Sorgenvoll ist der Blick in die Zukunft manchmal trotzdem. Bundesweit steigen die Geburtenzahlen, es werden immer mehr Hebammen gebraucht. „Es schließen mehr und mehr Kreißsäle aus Hebammenmangel“, sagt Kristina Winkler, die leitende Oberärztin der Görlitzer Frauenklinik. „Das wird in den nächsten Jahren noch prekär werden. Es gibt nicht mehr so viele, die angestellt in einer Klinik arbeiten wollen, weil die Dienstbelastung schon enorm ist.“ Am Görlitzer Klinikum ist die Lage noch stabil. Jedes Jahr wird eine Hebammen-Auszubildende genommen, zurzeit gibt es also drei – jeweils eine im ersten, zweiten und dritten Ausbildungsjahr. Sie müssen sich wohl um einen Job keine Sorgen machen – im Gegenteil: Es gebe immer wieder schon Abwerbungsversuche von anderen Kliniken. „Viele Häuser suchen Hebammen“, weiß Kristina Winkler, die in Dresden auch in einer entsprechenden Arbeitsgruppe Mitglied ist. In Großstädten komme es vor, dass werdende Mütter aus Kapazitätsmangel weggeschickt werden – nicht, wenn sie schon Wehen haben, sondern wenn sie sich zur Geburt anmelden möchten.

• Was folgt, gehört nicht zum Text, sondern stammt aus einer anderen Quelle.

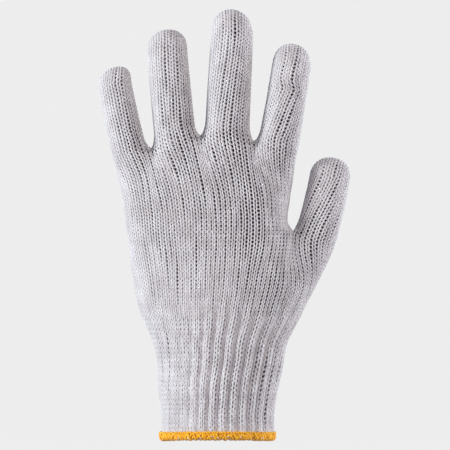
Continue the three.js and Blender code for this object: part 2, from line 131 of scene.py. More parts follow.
# How far the holes between the stitches stand open, at shares of the way across from the left: at the foot
# of a cloth, and at its top. The cloth is full on the left of the fingers, and dense where elastic draws in.
OPEN_DIGIT = ((0, 0), (0.2, 0.1), (0.35, 0.6), (0.5, 1), (0.8, 1), (0.93, 0.8), (1, 0.8))
OPEN_FLANK = ((0, 0), (0.25, 0.05), (0.4, 0.5), (0.55, 1), (0.75, 1.1), (0.9, 1.7), (1, 2))
OPEN_TIP = ((0, 0), (0.5, 0.1), (1, 0.1))
OPEN_THUMB = ((0, 1.6), (0.2, 1.3), (0.5, 1), (0.8, 0.8), (1, 0.4))
OPEN_PALM = (
    (0, 0), (0.1, 0.5), (0.18, 0.8), (0.25, 0.75), (0.31, 0.4), (0.42, 0.5), (0.48, 0.9), (0.55, 1.2),
    (0.65, 1), (0.8, 1.1), (0.86, 1.3), (0.92, 1.1), (1, 0.5),
)
OPEN_HEEL_TOP = (
    (0, 0), (0.1, 0.25), (0.15, 0.85), (0.22, 0.85), (0.27, 0.3), (0.34, 0.4), (0.39, 0.75), (0.45, 1.1),
    (0.55, 1), (0.62, 1.1), (0.67, 1.3), (0.71, 1.1), (0.74, 1.2), (0.76, 1.8), (0.8, 1.8), (0.83, 1),
    (0.9, 1), (1, 0.7),
)
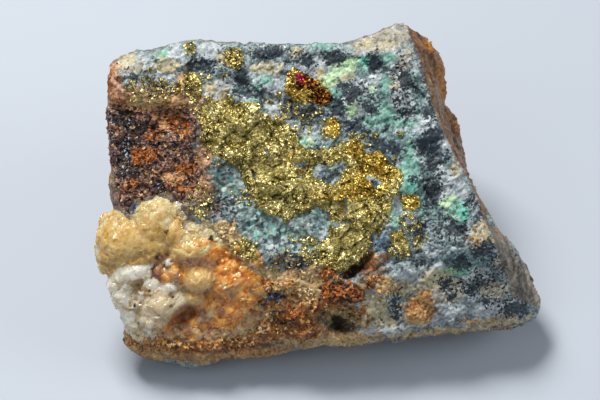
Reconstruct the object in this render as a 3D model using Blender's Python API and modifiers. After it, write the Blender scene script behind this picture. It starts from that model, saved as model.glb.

Ein solches Szenario ist trotz guter Zahlen für Görlitz noch unvorstellbar. Im Gegenteil: Angesichts der Krisen bei Siemens und Bombardier sind auch Regine Werwoll und Kristina Winkler nicht gerade optimistisch. „Unsere Angst ist, dass sich das sehr auswirken könnte, wenn Siemens schließt und Bombardier weiter abbaut. Viele junge Paare werden vielleicht wegziehen.“ Umso mehr genießen sie jedes Baby, das im Klinikum das Licht der Welt erblickt. Dass das auch nach Jahrzehnten Berufserfahrung und Tausenden entbundenen Babys noch möglich ist, beweist Regine Werwoll, wenn sie den kleinen Matti gedankenversunken huschelt und ihm mit dem Finger über die kleine Wange streichelt.

Im Kreiskrankenhaus in Weißwasser gab es keinen Geburtenrekord im vergangenen Jahr. Im Gegenteil: 299 Kinder kamen zur Welt, 2016 waren es dagegen 350. Ob das an einer Lücke in der Personalbesetzung lag? Die ist mittlerweile geschlossen, wie Jana-Cordelia Petzold, Referentin für Sozialmarketing, Presse- und Öffentlichkeitsarbeit bei der Managementgesellschaft Gesundheitszentrum des Landkreises Görlitz mitteilt. „Ja, wir hatten eine Lücke in der Personalbesetzung des Chefarztes beziehungsweise der Chefärztin, die überbrückt werden musste und noch im Jahr 2017 sehr erfolgreich neu besetzt werden konnte mit zwei Ärzten aus dem Carl-Thiem-Klinikum Cottbus, Chefarzt Dr. med. Dimitry Chuvashkin, Leiter der Klinik für Gynäkologie und Geburtshilfe, sowie Chefärztin Dr. med. Ulrike Wetzel, Leiterin der Klinik für Kinder- und Jugendmedizin. Gegenwärtig wurden zwei neue Hebammen gewonnen, so Frau Petzold.